Troy James Knapp: Utah's "Mountain Man Burglar"

     In 1986, when he was 28, Troy James Knapp went to prison in Kalamazoo, Michigan for burglary and related offenses. Knapp pleaded guilty to destroying property in 1994 while living in Salt Lake City. Two years later, police in Seattle arrested him on the charge of stalking and harassment. In 2002, after serving two years in a California prison for burglary, Knapp left the state in violation of his parole.

     In 2007, the wilderness survivalist (he survived on other people's stuff) lived in the mountains of southern Utah. In the summers he stole food and gear from cabins in Iron, Kane, and Garfield Counties, and moved from one campsite to the next. During the winter months Knapp lived in the cabins he burglarized in the summer. The owners would return to their seasonal dwellings to find bullet holes in the walls and doors. Knapp also left notes with messages like: "Pack up and leave. Get off my mountain." (If everyone had packed up and left, Knapp would have starved.)

     Between 2007 and 2013, prosecutors in Iron, Kane, and Garfield Counties charged Knapp with 13 felony burglary crimes and 5 misdemeanor offenses. Because of the remoteness of Knapp's break-ins and the fact he kept on the move, he had eluded capture for more than five years.

     In late February 2013, a man hunting with his son in Sanpete County crossed paths with Knapp about 125 miles southeast of Salt Lake City. Aware they had conversed with the mountain man burglar, the father notified the authorities.

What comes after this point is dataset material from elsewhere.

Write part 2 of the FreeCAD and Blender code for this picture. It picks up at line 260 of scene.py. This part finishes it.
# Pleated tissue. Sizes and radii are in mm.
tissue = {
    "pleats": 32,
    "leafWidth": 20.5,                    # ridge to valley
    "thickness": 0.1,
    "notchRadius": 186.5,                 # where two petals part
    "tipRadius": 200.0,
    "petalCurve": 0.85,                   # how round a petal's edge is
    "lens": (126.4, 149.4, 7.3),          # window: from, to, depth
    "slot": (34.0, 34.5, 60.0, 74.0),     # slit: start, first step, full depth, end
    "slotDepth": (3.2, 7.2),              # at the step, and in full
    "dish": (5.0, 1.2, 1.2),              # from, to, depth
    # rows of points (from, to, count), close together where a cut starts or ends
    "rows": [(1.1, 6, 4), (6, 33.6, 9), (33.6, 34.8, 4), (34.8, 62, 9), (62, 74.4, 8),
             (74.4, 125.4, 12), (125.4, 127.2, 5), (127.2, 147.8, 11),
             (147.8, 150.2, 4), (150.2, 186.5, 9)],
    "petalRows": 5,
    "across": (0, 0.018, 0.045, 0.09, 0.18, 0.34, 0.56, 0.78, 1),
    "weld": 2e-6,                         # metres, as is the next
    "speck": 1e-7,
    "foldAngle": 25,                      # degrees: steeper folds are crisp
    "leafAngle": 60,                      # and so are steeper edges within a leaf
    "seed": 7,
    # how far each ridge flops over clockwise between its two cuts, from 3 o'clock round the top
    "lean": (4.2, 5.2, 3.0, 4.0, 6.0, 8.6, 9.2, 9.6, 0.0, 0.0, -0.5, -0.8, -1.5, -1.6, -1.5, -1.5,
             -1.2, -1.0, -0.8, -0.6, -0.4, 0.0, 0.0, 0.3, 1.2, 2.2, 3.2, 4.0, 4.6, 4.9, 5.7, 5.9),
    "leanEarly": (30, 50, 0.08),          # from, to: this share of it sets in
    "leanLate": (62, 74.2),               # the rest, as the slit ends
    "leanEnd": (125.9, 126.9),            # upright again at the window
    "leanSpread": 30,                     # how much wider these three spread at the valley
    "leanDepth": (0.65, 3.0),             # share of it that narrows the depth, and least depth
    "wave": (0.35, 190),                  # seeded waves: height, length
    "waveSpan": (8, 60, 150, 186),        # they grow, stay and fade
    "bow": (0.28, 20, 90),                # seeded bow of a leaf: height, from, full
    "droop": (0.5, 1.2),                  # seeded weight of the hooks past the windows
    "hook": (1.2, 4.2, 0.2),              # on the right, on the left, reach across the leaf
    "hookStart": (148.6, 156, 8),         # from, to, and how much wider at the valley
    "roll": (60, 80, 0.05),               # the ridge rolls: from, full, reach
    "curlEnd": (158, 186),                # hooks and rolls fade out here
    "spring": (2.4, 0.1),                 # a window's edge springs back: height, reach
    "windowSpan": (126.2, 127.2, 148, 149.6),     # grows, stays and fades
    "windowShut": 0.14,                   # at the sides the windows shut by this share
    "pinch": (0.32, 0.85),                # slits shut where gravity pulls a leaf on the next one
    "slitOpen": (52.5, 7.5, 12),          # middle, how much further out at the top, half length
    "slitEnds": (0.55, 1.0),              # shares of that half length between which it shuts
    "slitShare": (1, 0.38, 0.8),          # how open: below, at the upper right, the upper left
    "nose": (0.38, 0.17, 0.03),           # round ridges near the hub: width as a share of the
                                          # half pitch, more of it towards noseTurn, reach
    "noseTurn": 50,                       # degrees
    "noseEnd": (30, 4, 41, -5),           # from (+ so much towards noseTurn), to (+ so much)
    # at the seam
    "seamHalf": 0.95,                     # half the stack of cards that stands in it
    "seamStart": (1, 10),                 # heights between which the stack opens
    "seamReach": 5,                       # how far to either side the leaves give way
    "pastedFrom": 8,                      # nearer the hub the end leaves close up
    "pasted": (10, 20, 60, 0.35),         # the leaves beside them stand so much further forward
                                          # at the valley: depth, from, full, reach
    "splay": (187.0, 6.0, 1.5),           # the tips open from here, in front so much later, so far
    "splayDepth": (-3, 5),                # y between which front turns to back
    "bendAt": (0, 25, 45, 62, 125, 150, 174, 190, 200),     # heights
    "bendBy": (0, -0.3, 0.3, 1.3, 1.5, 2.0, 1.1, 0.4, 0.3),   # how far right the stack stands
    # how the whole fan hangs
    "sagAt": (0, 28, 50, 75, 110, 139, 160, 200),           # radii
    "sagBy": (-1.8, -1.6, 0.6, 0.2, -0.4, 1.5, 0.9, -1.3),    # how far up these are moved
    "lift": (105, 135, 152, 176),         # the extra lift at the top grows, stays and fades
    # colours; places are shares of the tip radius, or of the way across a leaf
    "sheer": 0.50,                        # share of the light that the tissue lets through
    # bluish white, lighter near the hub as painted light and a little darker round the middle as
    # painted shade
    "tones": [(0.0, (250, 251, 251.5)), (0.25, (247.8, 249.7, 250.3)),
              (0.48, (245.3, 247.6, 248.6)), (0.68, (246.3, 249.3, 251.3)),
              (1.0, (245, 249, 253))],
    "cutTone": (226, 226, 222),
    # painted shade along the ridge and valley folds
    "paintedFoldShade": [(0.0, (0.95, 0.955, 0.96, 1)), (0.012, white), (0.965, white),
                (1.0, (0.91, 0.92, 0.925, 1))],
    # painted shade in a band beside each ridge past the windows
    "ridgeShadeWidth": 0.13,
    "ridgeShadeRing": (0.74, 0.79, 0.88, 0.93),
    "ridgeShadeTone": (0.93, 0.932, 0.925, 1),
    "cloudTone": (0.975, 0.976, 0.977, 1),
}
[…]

     A few days after speaking with the hunters 9,000 feet up on a mountain near Ferron Reservoir in the central part of the state, forty police officers and a law enforcement helicopter closed in on the fugitive as he trudged through three feet of snow. After firing fifteen rifle shots at the helicopter, Knapp surrendered to the small army of approaching lawmen.

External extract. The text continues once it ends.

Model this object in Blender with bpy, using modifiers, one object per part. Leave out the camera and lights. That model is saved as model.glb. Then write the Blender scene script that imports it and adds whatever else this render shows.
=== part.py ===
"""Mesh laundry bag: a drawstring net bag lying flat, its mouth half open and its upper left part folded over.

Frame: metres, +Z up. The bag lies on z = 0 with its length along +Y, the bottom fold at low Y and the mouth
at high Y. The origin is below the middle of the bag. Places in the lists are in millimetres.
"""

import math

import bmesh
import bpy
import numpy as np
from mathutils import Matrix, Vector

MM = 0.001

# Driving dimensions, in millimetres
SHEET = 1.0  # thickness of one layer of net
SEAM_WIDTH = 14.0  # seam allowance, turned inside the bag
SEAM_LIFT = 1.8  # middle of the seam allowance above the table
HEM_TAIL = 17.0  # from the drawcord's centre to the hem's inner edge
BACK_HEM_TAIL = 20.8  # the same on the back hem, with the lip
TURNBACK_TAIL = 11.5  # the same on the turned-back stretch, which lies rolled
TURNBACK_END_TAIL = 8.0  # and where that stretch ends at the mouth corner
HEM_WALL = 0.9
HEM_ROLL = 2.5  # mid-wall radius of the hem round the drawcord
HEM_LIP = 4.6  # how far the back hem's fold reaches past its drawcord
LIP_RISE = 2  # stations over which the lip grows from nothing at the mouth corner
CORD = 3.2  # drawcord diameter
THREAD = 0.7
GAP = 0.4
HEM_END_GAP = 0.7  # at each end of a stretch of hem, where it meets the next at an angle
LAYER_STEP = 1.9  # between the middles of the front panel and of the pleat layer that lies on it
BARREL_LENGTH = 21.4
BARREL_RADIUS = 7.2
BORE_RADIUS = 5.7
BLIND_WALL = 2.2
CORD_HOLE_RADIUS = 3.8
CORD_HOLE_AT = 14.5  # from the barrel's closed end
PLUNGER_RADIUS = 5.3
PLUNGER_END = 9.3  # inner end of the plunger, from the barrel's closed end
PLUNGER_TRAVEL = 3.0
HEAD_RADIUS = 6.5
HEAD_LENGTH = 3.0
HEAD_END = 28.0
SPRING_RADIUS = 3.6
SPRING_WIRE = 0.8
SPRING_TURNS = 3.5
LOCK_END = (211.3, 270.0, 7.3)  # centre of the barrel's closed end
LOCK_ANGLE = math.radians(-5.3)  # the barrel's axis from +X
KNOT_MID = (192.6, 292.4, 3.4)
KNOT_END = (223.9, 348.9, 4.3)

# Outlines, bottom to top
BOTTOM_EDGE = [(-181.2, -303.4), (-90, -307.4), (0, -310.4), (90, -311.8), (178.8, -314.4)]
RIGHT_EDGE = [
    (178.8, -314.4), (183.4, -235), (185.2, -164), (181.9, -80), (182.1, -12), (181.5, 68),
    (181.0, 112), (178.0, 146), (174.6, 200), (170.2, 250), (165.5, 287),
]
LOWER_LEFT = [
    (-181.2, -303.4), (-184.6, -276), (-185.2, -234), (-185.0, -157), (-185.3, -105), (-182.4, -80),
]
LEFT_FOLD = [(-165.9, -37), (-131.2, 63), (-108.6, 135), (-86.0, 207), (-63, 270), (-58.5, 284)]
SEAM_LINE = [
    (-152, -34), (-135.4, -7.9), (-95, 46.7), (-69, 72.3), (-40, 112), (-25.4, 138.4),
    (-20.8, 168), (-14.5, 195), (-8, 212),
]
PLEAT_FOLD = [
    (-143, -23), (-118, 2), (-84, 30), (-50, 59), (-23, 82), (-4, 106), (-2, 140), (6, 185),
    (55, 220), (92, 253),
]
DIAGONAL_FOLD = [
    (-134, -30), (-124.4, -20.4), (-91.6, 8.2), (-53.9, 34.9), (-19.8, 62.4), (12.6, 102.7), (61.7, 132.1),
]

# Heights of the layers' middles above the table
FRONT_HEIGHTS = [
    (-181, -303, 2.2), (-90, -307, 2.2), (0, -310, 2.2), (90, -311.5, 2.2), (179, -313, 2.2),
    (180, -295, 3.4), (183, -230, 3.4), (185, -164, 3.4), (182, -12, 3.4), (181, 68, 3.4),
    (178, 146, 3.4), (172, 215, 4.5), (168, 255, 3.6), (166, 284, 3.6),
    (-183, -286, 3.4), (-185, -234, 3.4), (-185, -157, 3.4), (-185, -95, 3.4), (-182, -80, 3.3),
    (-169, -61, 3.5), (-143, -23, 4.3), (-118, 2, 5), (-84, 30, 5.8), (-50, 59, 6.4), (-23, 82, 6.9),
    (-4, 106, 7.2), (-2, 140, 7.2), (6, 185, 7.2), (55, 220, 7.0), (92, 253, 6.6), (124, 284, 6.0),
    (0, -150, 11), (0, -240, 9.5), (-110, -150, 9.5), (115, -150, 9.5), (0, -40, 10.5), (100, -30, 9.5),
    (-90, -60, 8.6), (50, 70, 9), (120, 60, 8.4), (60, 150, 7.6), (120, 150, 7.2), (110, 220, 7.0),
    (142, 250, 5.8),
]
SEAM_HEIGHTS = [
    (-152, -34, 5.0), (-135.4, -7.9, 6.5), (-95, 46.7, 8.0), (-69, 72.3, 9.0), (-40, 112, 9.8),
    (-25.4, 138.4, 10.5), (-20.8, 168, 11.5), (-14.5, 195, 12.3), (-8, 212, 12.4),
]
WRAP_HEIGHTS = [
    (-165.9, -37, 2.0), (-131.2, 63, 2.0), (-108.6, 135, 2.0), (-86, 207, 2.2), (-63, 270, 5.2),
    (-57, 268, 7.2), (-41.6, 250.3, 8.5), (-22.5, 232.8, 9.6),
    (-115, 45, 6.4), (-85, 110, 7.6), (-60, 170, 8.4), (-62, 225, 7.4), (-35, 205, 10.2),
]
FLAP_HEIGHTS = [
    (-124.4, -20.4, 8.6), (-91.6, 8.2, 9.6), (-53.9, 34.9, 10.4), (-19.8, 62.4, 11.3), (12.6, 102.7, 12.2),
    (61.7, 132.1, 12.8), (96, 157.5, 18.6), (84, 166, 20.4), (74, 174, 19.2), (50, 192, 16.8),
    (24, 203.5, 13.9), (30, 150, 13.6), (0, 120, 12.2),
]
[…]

     When taken into custody, Knapp possessed an assault rifle and a handgun. He was booked into the Sanpete County Jail without bond. An Assistant United States Attorney in Utah charged Knapp with several federal firearms offenses.

     In April 2014, pursuant to an arranged plea bargain, Knapp pleaded guilty in U.S. District Court to the use of a firearm during a crime of violence. At his sentence hearing on June 9, 2014, federal court judge Ted Stewart handed down the mandatory minimum sentence of ten years in federal prison.

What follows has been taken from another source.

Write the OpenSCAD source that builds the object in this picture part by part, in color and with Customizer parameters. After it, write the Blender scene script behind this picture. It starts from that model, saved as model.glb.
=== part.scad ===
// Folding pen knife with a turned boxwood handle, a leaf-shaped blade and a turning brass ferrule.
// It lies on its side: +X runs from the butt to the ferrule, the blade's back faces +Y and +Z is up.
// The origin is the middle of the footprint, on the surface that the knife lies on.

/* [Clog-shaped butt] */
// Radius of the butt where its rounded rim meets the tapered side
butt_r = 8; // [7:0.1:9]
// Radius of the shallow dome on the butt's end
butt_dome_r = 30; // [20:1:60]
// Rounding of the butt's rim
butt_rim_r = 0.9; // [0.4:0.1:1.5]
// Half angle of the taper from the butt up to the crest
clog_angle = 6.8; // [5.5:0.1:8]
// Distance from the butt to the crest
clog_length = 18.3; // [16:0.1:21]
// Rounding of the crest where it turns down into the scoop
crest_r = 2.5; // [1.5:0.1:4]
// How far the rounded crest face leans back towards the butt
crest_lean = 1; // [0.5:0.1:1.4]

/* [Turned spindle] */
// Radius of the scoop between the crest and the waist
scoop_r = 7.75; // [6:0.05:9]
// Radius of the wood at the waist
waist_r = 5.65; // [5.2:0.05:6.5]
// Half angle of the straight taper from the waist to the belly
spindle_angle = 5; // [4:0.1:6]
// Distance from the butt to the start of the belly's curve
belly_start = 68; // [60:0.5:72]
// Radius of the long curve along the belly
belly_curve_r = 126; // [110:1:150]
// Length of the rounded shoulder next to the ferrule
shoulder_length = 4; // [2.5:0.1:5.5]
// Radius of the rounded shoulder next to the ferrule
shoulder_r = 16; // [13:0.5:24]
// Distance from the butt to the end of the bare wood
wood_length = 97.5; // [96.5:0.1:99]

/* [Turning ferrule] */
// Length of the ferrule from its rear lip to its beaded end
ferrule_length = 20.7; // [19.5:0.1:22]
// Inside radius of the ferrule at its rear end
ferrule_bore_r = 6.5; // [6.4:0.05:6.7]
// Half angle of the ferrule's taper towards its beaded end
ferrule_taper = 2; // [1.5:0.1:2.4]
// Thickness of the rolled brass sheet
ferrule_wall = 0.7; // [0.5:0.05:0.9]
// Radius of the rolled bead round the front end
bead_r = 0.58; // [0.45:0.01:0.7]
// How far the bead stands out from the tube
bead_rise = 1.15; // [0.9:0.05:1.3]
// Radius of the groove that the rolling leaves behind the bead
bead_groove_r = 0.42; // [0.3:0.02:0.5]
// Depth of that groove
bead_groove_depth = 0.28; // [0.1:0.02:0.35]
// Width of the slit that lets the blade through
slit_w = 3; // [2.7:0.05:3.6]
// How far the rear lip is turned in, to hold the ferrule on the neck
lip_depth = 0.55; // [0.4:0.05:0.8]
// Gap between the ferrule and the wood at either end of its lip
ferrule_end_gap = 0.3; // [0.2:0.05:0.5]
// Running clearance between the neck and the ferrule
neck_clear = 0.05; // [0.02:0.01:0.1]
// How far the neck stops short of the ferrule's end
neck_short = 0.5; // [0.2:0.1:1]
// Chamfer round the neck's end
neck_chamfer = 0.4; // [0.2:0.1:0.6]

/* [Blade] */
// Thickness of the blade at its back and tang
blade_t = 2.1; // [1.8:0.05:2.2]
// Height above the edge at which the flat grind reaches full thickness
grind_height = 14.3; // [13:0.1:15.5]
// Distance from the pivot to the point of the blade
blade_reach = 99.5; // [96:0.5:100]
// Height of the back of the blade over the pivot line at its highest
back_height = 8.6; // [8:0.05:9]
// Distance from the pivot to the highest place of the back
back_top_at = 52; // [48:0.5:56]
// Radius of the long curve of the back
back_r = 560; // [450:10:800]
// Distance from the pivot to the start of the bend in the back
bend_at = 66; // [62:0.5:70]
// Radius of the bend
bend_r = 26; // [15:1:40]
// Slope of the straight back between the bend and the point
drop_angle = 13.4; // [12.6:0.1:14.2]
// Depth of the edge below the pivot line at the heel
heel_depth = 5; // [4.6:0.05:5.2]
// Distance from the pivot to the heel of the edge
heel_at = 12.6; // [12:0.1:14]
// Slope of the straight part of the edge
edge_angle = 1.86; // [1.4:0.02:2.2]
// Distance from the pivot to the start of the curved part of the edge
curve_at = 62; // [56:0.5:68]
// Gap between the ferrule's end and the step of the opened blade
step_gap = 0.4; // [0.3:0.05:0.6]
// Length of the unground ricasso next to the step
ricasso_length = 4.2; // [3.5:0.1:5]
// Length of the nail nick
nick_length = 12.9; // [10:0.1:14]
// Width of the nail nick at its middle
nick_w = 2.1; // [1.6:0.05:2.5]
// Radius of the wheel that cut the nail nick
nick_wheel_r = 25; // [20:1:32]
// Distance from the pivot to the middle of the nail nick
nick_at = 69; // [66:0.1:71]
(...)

     Knapp's attorney, in addressing the court, said, "There's an admiration for somebody who chooses to live off the land, because he does it while the rest of us wouldn't. Even if he needs a little help from some cabin owners."

     Sanpete County prosecutor Brody Keisel had a different take on the case. He told reporters after the federal sentencing that Knapp was nothing more than a "common crook." Knapp had agreed to plead guilty to the burglary charges filed against him in the seven Utah counties. According to those plea deals, he faced fifteen years in each county, the sentences to run together.